The campaign comes at an interesting time for Wal-Mart. Not only has the company been struggling with disappointing sales results, it has taken steps to distance itself from earlier attempts to become somewhat more upscale. Recently, for example, it launched a new arsenal of financial service products, all aimed at very low-income shoppers.

While the new ads--the first major Wal-Mart campaign from The Martin Agency since it was hired last January--are warm and appealing, not everyone thinks they'll work.

"This campaign is a 100% guaranteed failure," says branding expert Rob Frankel, whose RobFrankel.Com is based in Encino, Calif. "It's not a brand strategy, it's a price claim. It doesn't do anything to encourage you to be loyal, and it's even insulting--people don't need to be told that it's a good idea to save money."
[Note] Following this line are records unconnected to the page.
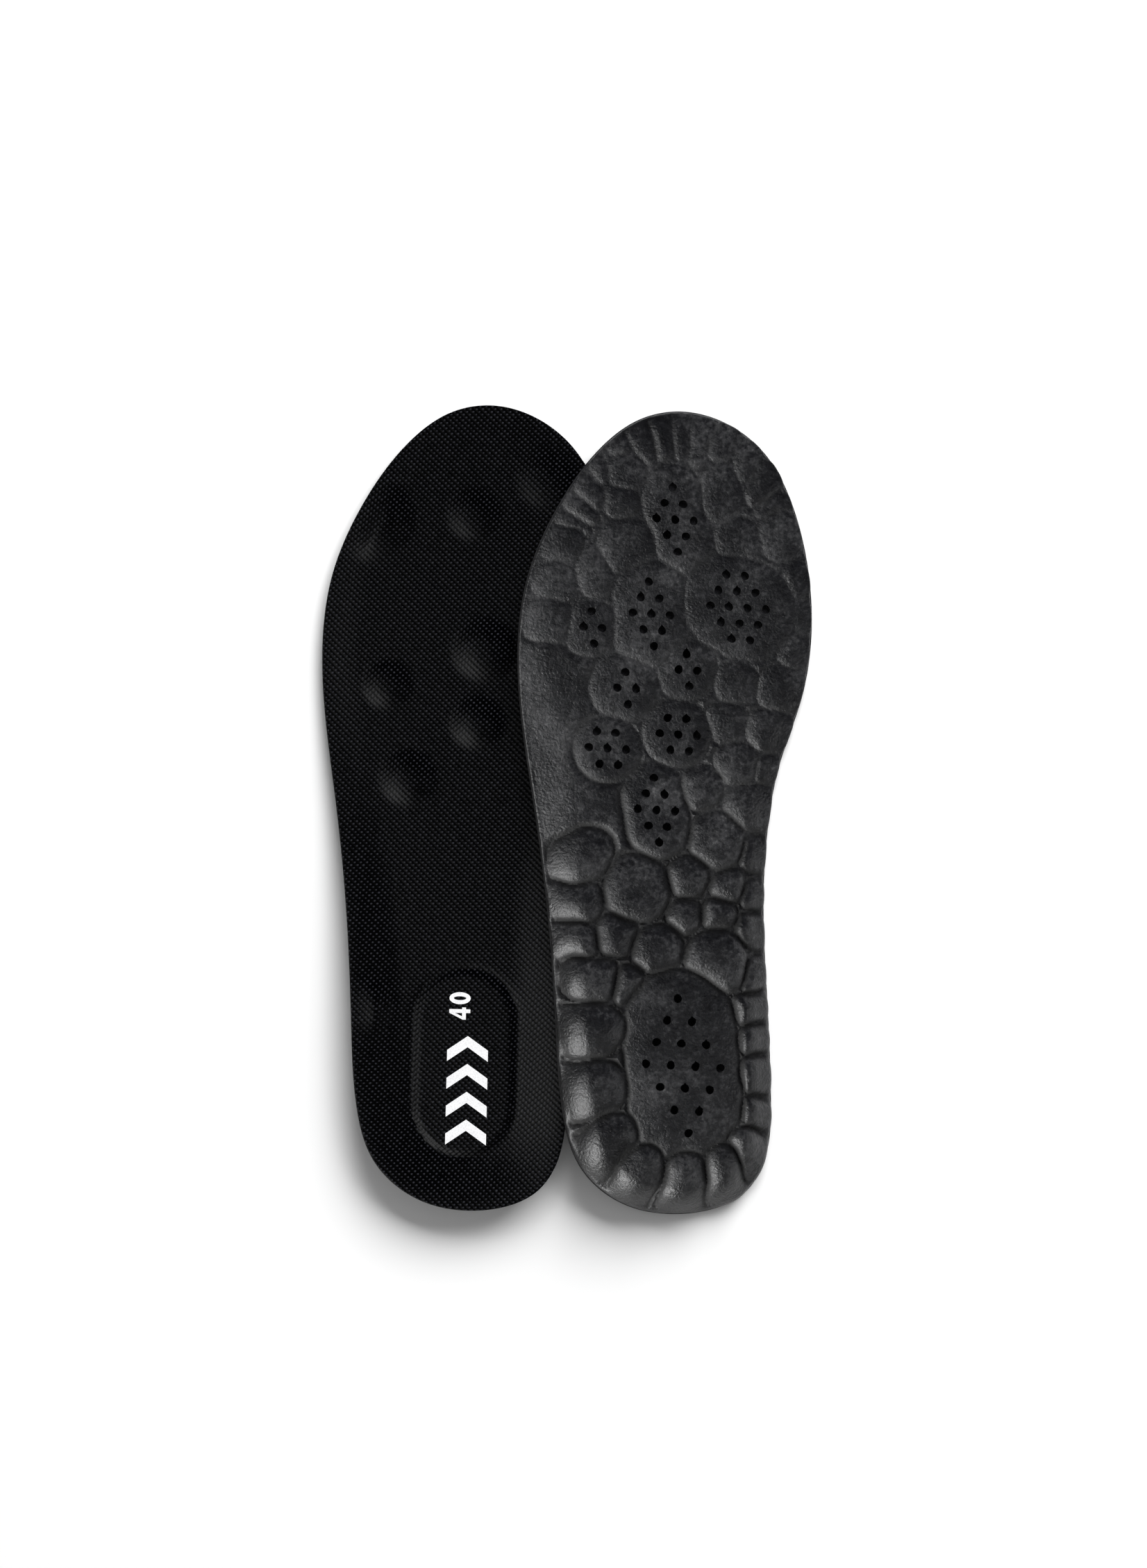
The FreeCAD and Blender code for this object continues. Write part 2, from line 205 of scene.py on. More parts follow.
# Domes under the cloth: centre, radius, height
DOMES = [
    ((0.1, 224.4), 9.4, 1.3), ((23.4, 236.2), 10.5, 1.0), ((4.4, 180.8), 11.5, 1.9),
    ((2.7, 157.2), 9.6, 1.8), ((-26.7, 168.9), 8.8, 1.5), ((-19.3, 138.8), 10.0, 1.7),
    ((-33.0, 222.5), 15.0, 2.2), ((-31.5, 64.5), 11.0, 2.0),
]
DOME_RISE = 1.5                                       # multiplies the heights above
DOME_POWER = 2.6                                      # how flat the top of a dome is
DOME_FADE = 8.0                                       # domes fade out this close to the edge
HEEL_PAD = ((1.2, 33.6), (1.2, 61.0), 15.7, 0.9)      # ends of its middle line, radius, height
PAD_EDGE = 2.6                                        # width of the step round the heel pad,
PAD_GROOVE, PAD_GROOVE_WIDTH = 0.5, 1.2               # and the groove at its foot
CLOTH_WAVE, CLOTH_WAVE_SIZE = 0.10, 16.0              # unevenness of the cloth
INSOLE_GAP = 0.25                                     # kept where one insole lies on the other
TABLE_GAP = 0.04                                      # and where a cloth lies on the table

DIGITS_AT = (-0.6, 65.9)
MARK_AT = (2.2, 38.5)
MARK_COUNT = 4
MARK_PITCH = 9.0
MARK_HALF_WIDTH = 6.6
MARK_DEPTH = 4.6
MARK_STROKE = 3.0
INK_RAISED = 0.7                                      # share of the ink's thickness above the cloth
PRINT_STEP, PRINT_GRID, PRINT_CLEAR = 0.45, 0.5, 0.25   # along the outline, inside it, between them

# Spacing of mesh points, by how much of the surface shows, and along the edge
FINE, MEDIUM, HIDDEN, INLAY, COARSE = 0.62, 1.15, 1.6, 2.4, 3.0
EDGE_STEP = 0.8
ROW_STEP = 0.866                                      # between rows of points, over their spacing

# Depths inside the outline of the rings of points of each piece
CLOTH_RINGS = [0.0, 0.04, 0.1, 0.2, 0.35, 0.8]
FILM_RINGS = [0.12, 0.6]
INLAY_RINGS = [FOAM_INSET, FOAM_INSET + 0.4]
UNDERSIDE_RINGS = [0.45, 0.55, 0.7, 0.9, 1.2, 1.6, 2.1]
BASE_TOP_RINGS = [0.45, 1.5, FOAM_INSET - 0.15, FOAM_INSET + 0.15]
CLOTH_ROUNDING, INLAY_ROUNDING, BASE_ROUNDING = 0.34, 0.2, 0.7


# ---------------------------------------------------------------- profiles and the outline
def along(stations, at):
    """Values at places on a list of (place, value) stations, joined by smooth cubics."""
    places = np.array([p for p, _ in stations], float)
    values = np.array([v for _, v in stations], float)
    slopes = np.zeros(len(places))
    slopes[1:-1] = (values[2:] - values[:-2]) / (places[2:] - places[:-2])
    at = np.clip(at, places[0], places[-1])
    i = np.clip(np.searchsorted(places, at, side="right") - 1, 0, len(places) - 2)
    run = places[i + 1] - places[i]
    t = (at - places[i]) / run
    return ((2 * t**3 - 3 * t**2 + 1) * values[i] + (t**3 - 2 * t**2 + t) * run * slopes[i]
            + (3 * t**2 - 2 * t**3) * values[i + 1] + (t**3 - t**2) * run * slopes[i + 1])


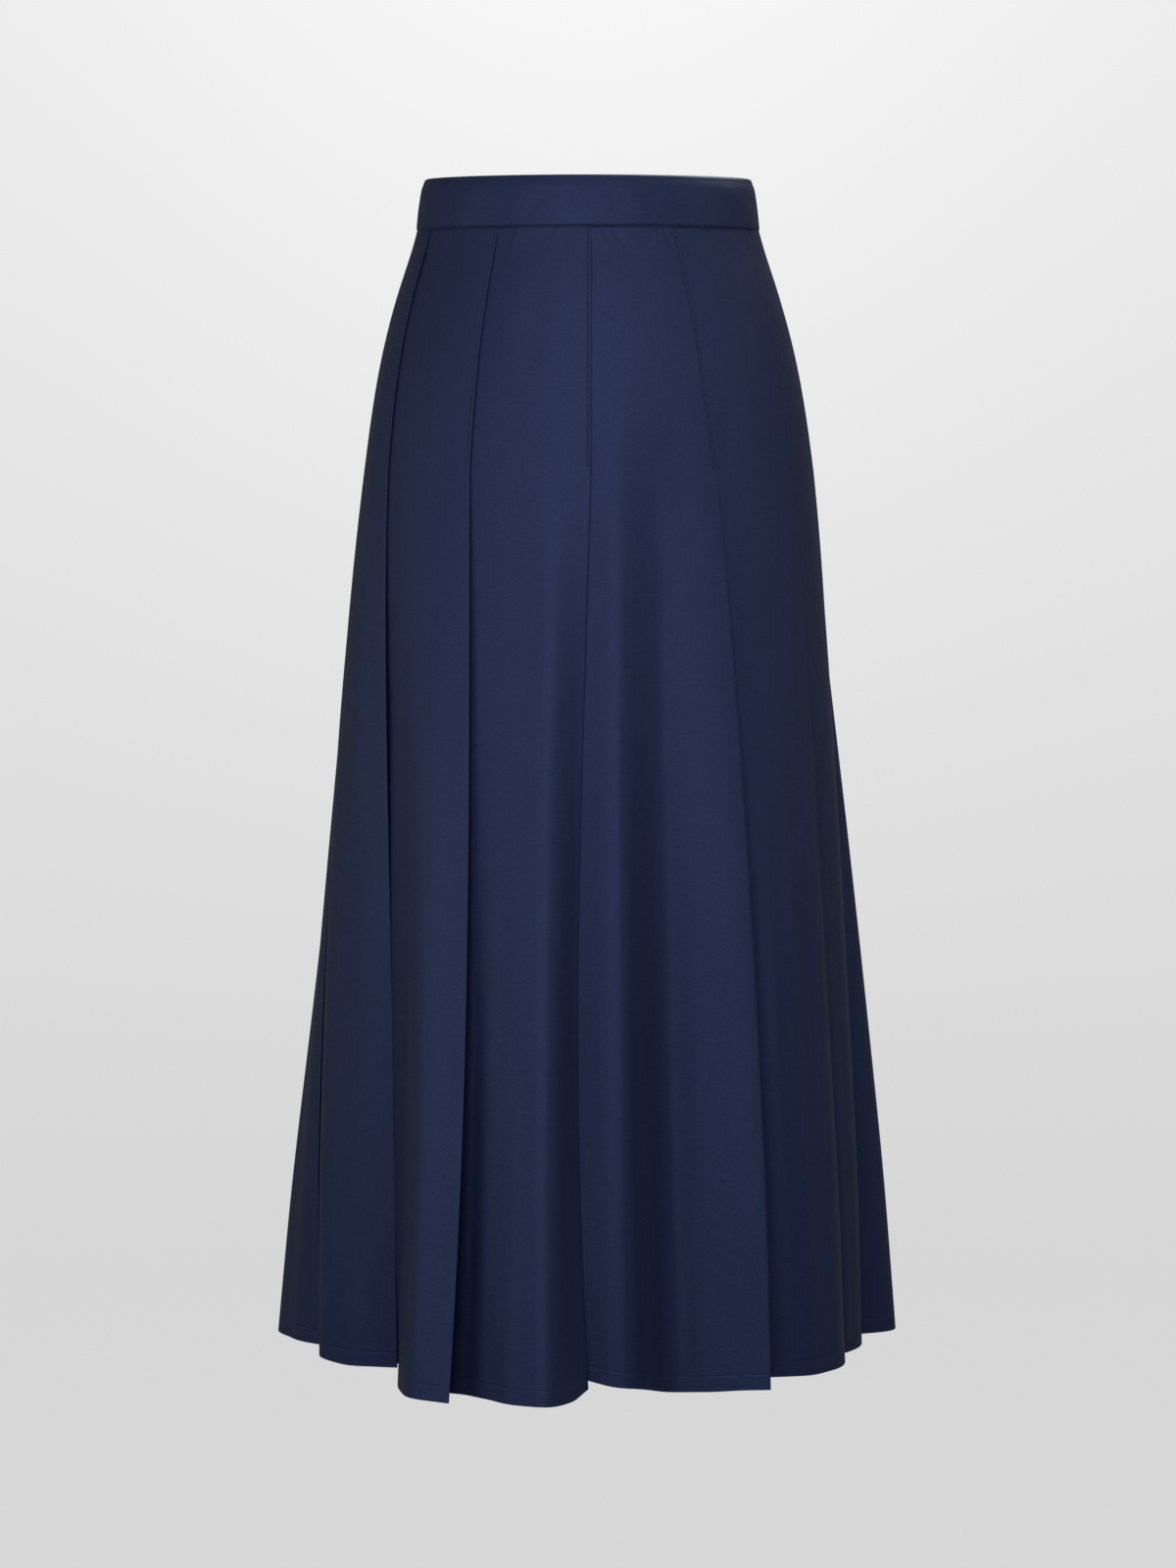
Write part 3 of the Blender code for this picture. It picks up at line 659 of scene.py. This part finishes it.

In fact, he says, emphasizing price adds to Wal-Mart's image problem. "To shop at Wal-Mart is almost the same as admitting you are poor," he says. "As soon as people can figure out a way not to shop at Wal-Mart, they do."

An additional disconnect, he says, is that that people's in-store experience of Wal-Mart won't necessarily mesh with the warm-and-fuzzy feeling created by the ads. "It's like, 'Whoa--you look a lot different in your pictures than when I met ya!"